INFORMATION SHOWN:

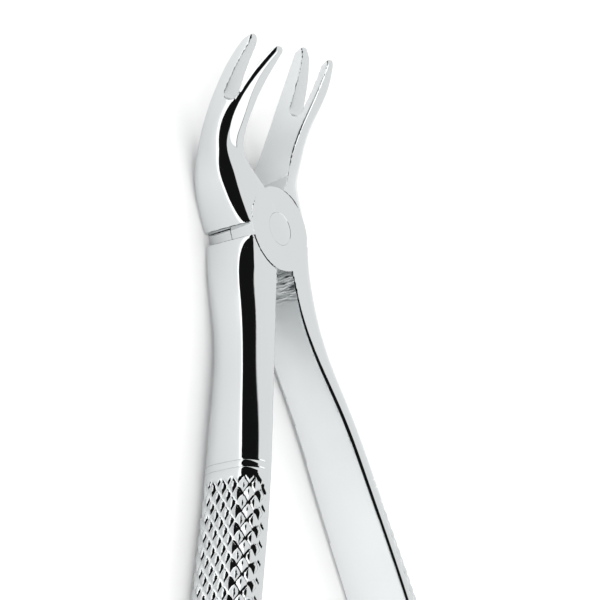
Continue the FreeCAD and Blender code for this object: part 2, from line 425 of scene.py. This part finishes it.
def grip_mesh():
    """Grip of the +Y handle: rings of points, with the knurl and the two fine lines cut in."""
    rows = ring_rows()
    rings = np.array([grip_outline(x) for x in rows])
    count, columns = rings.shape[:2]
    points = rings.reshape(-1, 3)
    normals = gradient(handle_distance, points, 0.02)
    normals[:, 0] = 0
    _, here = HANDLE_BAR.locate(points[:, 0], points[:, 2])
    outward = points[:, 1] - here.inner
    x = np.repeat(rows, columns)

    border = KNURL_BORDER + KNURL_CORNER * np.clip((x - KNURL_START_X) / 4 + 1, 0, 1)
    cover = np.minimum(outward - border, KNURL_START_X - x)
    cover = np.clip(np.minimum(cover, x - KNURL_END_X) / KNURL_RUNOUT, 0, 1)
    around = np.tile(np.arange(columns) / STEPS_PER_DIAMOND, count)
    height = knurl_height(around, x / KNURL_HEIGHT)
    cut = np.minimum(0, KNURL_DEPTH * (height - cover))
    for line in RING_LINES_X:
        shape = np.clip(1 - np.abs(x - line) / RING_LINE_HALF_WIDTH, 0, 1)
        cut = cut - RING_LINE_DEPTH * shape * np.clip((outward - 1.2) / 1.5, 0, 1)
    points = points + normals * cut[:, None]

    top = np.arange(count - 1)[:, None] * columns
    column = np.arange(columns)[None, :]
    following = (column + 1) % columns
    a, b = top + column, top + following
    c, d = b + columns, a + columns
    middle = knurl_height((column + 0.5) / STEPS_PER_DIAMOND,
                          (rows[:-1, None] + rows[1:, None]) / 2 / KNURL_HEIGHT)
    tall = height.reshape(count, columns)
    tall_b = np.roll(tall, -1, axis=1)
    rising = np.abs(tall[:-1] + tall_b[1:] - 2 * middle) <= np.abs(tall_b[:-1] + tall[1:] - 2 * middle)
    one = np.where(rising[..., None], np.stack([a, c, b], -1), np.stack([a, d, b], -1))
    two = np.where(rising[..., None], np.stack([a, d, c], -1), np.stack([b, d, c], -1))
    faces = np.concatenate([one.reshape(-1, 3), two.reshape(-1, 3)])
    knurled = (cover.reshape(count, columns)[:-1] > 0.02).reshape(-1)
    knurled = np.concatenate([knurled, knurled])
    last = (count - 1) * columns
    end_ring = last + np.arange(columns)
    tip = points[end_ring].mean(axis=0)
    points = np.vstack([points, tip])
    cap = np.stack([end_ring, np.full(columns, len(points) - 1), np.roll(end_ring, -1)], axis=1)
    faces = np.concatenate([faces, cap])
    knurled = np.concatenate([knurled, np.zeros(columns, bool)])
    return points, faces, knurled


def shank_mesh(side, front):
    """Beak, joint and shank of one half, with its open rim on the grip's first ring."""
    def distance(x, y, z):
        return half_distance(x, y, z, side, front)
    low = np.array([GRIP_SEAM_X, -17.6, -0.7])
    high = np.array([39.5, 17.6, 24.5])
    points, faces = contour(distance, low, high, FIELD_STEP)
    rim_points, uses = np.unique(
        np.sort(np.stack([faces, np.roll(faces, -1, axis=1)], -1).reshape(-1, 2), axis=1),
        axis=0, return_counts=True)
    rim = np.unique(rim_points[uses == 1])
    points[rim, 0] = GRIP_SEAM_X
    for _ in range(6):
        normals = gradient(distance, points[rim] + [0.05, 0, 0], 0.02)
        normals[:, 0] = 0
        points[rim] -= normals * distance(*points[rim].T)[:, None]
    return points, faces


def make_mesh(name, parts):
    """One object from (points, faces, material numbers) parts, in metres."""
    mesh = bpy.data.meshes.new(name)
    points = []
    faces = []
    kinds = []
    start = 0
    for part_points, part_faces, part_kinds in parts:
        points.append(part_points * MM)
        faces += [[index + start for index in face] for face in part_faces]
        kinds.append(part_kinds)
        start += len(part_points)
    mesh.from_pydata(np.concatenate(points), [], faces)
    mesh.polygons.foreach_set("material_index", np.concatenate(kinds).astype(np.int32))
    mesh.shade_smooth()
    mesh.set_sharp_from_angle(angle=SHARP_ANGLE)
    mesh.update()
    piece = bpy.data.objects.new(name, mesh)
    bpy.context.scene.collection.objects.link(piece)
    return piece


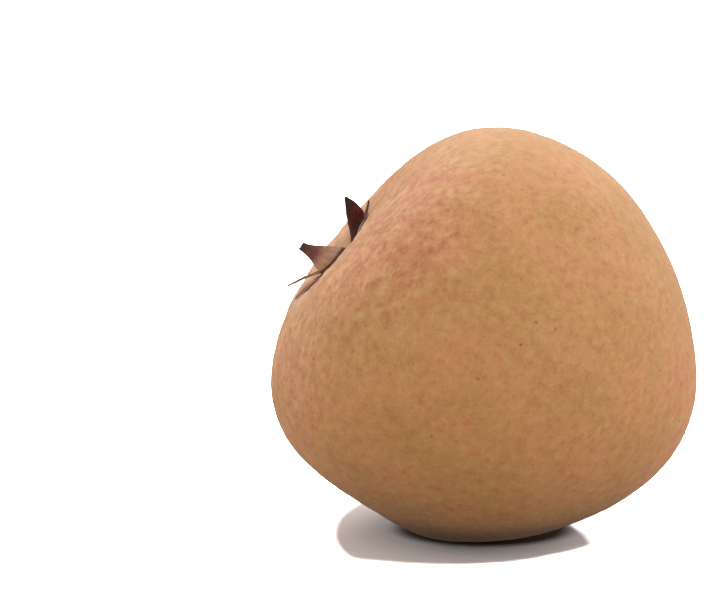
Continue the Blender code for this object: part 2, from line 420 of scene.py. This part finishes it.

TASK TO CARRY OUT: Without leaving anything out, give the entries again exactly.

OUTPUT OF THE EXERCISE:
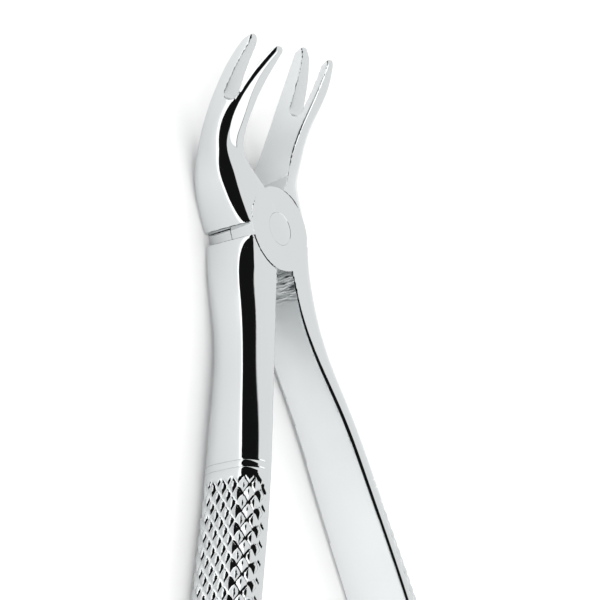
Continue the FreeCAD and Blender code for this object: part 2, from line 425 of scene.py. This part finishes it.
def grip_mesh():
    """Grip of the +Y handle: rings of points, with the knurl and the two fine lines cut in."""
    rows = ring_rows()
    rings = np.array([grip_outline(x) for x in rows])
    count, columns = rings.shape[:2]
    points = rings.reshape(-1, 3)
    normals = gradient(handle_distance, points, 0.02)
    normals[:, 0] = 0
    _, here = HANDLE_BAR.locate(points[:, 0], points[:, 2])
    outward = points[:, 1] - here.inner
    x = np.repeat(rows, columns)

    border = KNURL_BORDER + KNURL_CORNER * np.clip((x - KNURL_START_X) / 4 + 1, 0, 1)
    cover = np.minimum(outward - border, KNURL_START_X - x)
    cover = np.clip(np.minimum(cover, x - KNURL_END_X) / KNURL_RUNOUT, 0, 1)
    around = np.tile(np.arange(columns) / STEPS_PER_DIAMOND, count)
    height = knurl_height(around, x / KNURL_HEIGHT)
    cut = np.minimum(0, KNURL_DEPTH * (height - cover))
    for line in RING_LINES_X:
        shape = np.clip(1 - np.abs(x - line) / RING_LINE_HALF_WIDTH, 0, 1)
        cut = cut - RING_LINE_DEPTH * shape * np.clip((outward - 1.2) / 1.5, 0, 1)
    points = points + normals * cut[:, None]

    top = np.arange(count - 1)[:, None] * columns
    column = np.arange(columns)[None, :]
    following = (column + 1) % columns
    a, b = top + column, top + following
    c, d = b + columns, a + columns
    middle = knurl_height((column + 0.5) / STEPS_PER_DIAMOND,
                          (rows[:-1, None] + rows[1:, None]) / 2 / KNURL_HEIGHT)
    tall = height.reshape(count, columns)
    tall_b = np.roll(tall, -1, axis=1)
    rising = np.abs(tall[:-1] + tall_b[1:] - 2 * middle) <= np.abs(tall_b[:-1] + tall[1:] - 2 * middle)
    one = np.where(rising[..., None], np.stack([a, c, b], -1), np.stack([a, d, b], -1))
    two = np.where(rising[..., None], np.stack([a, d, c], -1), np.stack([b, d, c], -1))
    faces = np.concatenate([one.reshape(-1, 3), two.reshape(-1, 3)])
    knurled = (cover.reshape(count, columns)[:-1] > 0.02).reshape(-1)
    knurled = np.concatenate([knurled, knurled])
    last = (count - 1) * columns
    end_ring = last + np.arange(columns)
    tip = points[end_ring].mean(axis=0)
    points = np.vstack([points, tip])
    cap = np.stack([end_ring, np.full(columns, len(points) - 1), np.roll(end_ring, -1)], axis=1)
    faces = np.concatenate([faces, cap])
    knurled = np.concatenate([knurled, np.zeros(columns, bool)])
    return points, faces, knurled


def shank_mesh(side, front):
    """Beak, joint and shank of one half, with its open rim on the grip's first ring."""
    def distance(x, y, z):
        return half_distance(x, y, z, side, front)
    low = np.array([GRIP_SEAM_X, -17.6, -0.7])
    high = np.array([39.5, 17.6, 24.5])
    points, faces = contour(distance, low, high, FIELD_STEP)
    rim_points, uses = np.unique(
        np.sort(np.stack([faces, np.roll(faces, -1, axis=1)], -1).reshape(-1, 2), axis=1),
        axis=0, return_counts=True)
    rim = np.unique(rim_points[uses == 1])
    points[rim, 0] = GRIP_SEAM_X
    for _ in range(6):
        normals = gradient(distance, points[rim] + [0.05, 0, 0], 0.02)
        normals[:, 0] = 0
        points[rim] -= normals * distance(*points[rim].T)[:, None]
    return points, faces


def make_mesh(name, parts):
    """One object from (points, faces, material numbers) parts, in metres."""
    mesh = bpy.data.meshes.new(name)
    points = []
    faces = []
    kinds = []
    start = 0
    for part_points, part_faces, part_kinds in parts:
        points.append(part_points * MM)
        faces += [[index + start for index in face] for face in part_faces]
        kinds.append(part_kinds)
        start += len(part_points)
    mesh.from_pydata(np.concatenate(points), [], faces)
    mesh.polygons.foreach_set("material_index", np.concatenate(kinds).astype(np.int32))
    mesh.shade_smooth()
    mesh.set_sharp_from_angle(angle=SHARP_ANGLE)
    mesh.update()
    piece = bpy.data.objects.new(name, mesh)
    bpy.context.scene.collection.objects.link(piece)
    return piece


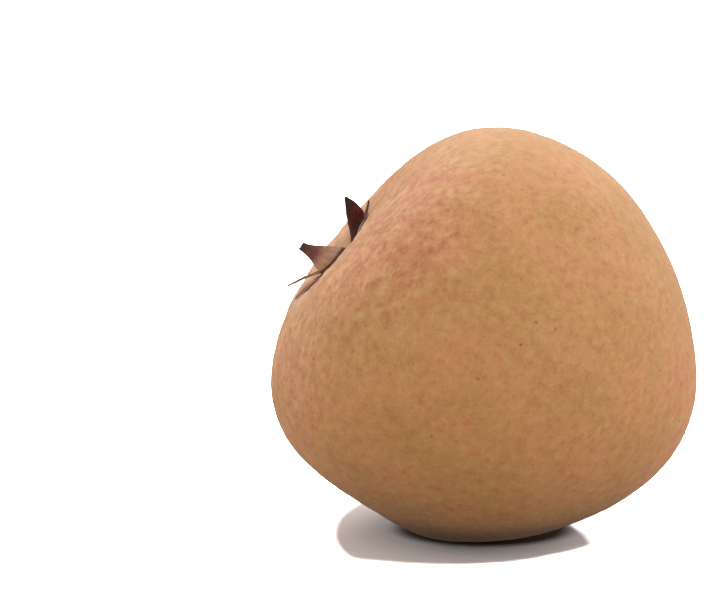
Continue the Blender code for this object: part 2, from line 420 of scene.py. This part finishes it.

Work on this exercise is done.